La Costituzione italiana del 1948, redatta dall’Assemblea Costituente alla cui elezione avevano partecipato anche le donne, afferma il principio dell’uguaglianza giuridica di tutti i cittadini, «senza distinzioni di sesso, di razza, di religione, di opinioni politiche, di condizioni personali e sociali» (articolo 3). La struttura della famiglia, afferma la Costituzione, si fonda sull’uguaglianza morale e giuridica dei coniugi, i quali hanno pari dignità e gli stessi diritti e doveri, primo fra tutti quello di «mantenere, istruire ed educare i figli». Perché si potessero attuare questi principi era necessaria una riforma radicale del codice civile approvato nel 1942 dal regime fascista e improntato al principio della supremazia del capo famiglia, al quale soltanto si riconosceva la potestà sui figli. Non fu facile riformare quegli articoli del codice e bisogna aspettare il 1975 perché la figura del capo famiglia venga eliminata e sia fatto valere il principio costituzionale dell’uguaglianza morale e giuridica dei coniugi. Negli anni Settanta si attuarono altre significative riforme nel campo dei diritti civili delle donne:

·        la legge sul divorzio (1970)

·        la tutela delle lavoratrici madri (1971)

·        l’istituzione dei consultori familiari (1975)

·        la legge sulla parità di trattamento tra uomini e donne in materia di    

           lavoro (1977)

·        la legge sull’interruzione di gravidanza (1978).

Una volta acquisita sul piano giuridico la parità delle donne, si trattava di garantire che questa venisse anche praticamente attuata. Le abitudini culturali e i modelli di comportamento in vigore nella società sono infatti talmente radicati che la parità dichiarata per legge rischiava di rimanere solo sulla carta. Non basta una legge per superare la tradizionale divisione , basata sul sesso, dei ruoli e dei compiti all’interno della famiglia, divisione per cui la donna deve continuare ad occuparsi da sola della casa e dei figli anche quando svolge un’attività lavorativa. La stessa cosa va detta per quanto riguarda l’ingresso delle donne in attività e carriere tradizionalmente maschili, si pensi soltanto all’attività politica e al numero ancora molto basso di donne presenti nei parlamenti e nei governi. Per correggere queste distorsioni viene introdotto il concetto di pari opportunità e di azioni positive, come la legge del 1991 sulle «azioni positive per realizzare la parità uomo-donna nel lavoro» che istituisce corsi di orientamento e qualificazione professionale per le donne, stabilisce norme nella gestione del personale che tengano conto delle esigenze delle donne (part time, orario flessibile, ecc.), promuovere l’attivazione di strutture particolari (asili nido, scuole materne ecc.). Un interessante dibattito su questo tema si è sviluppato intorno alla proposta di introdurre nelle leggi elettorali meccanismi che prevedano una quota fissa di donne da eleggere. 

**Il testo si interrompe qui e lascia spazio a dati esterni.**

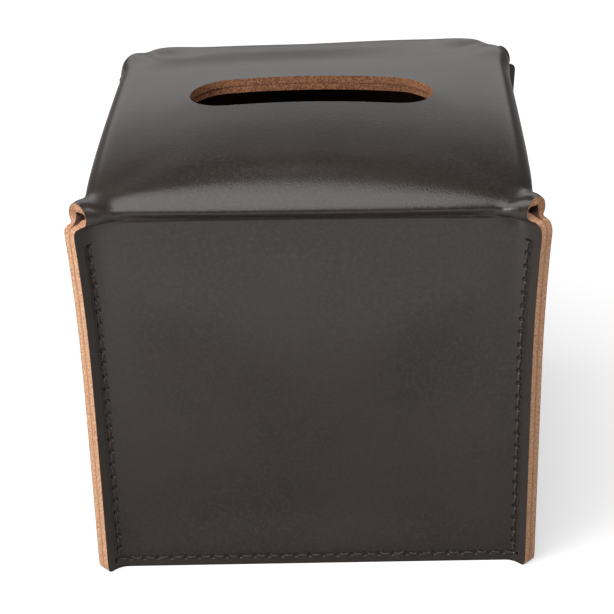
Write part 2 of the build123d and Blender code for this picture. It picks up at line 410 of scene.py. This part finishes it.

Percentuale di seggi parlamentari occupati dalle donne

1975 1987

Percentuale di seggi parlamentari occupati dalle donne

1975 1987
Australia 0.0 6.1 Islanda 5.0 20.6
Austria 7.7 11.5 Italia 3.8 12.9
Belgio 6.6 7.5 Norvegia 15.5 34.4
Canada 3.4 9.6 Nuova Zelanda 4.6 14.4
Danimarca 15.6 29.1 Paesi Bassi 9.3 20.0
Finlandia 23.0 31.5 Portogallo 8.0 7.6
Francia 1.6 6.4 Spagna - 6.4
Germania 5.8 15.4 Svezia 21.4 28.5
Giappone 1.4 4.4 Svizzera 7.5 14.0
Gran Bretagna 4.3 6.3 URSS 32.1 34.5
Grecia 2.0 4.3 USA 3.7 5.3

(da A. Detassis e E. Zanette, Ottocento Novecento, Ed.Sc. B. Mondadori, Milano 1994)

  L’uguaglianza politica, ottenuta dalle donne con il diritto di voto, è stata più formale che sostanziale: i dati della tabella evidenziano il permanere dell’esclusione delle donne dai ruoli della politica attiva, anche se dagli anni Settanta in poi si nota un aumento della percentuale di seggi parlamentari da esse occupati.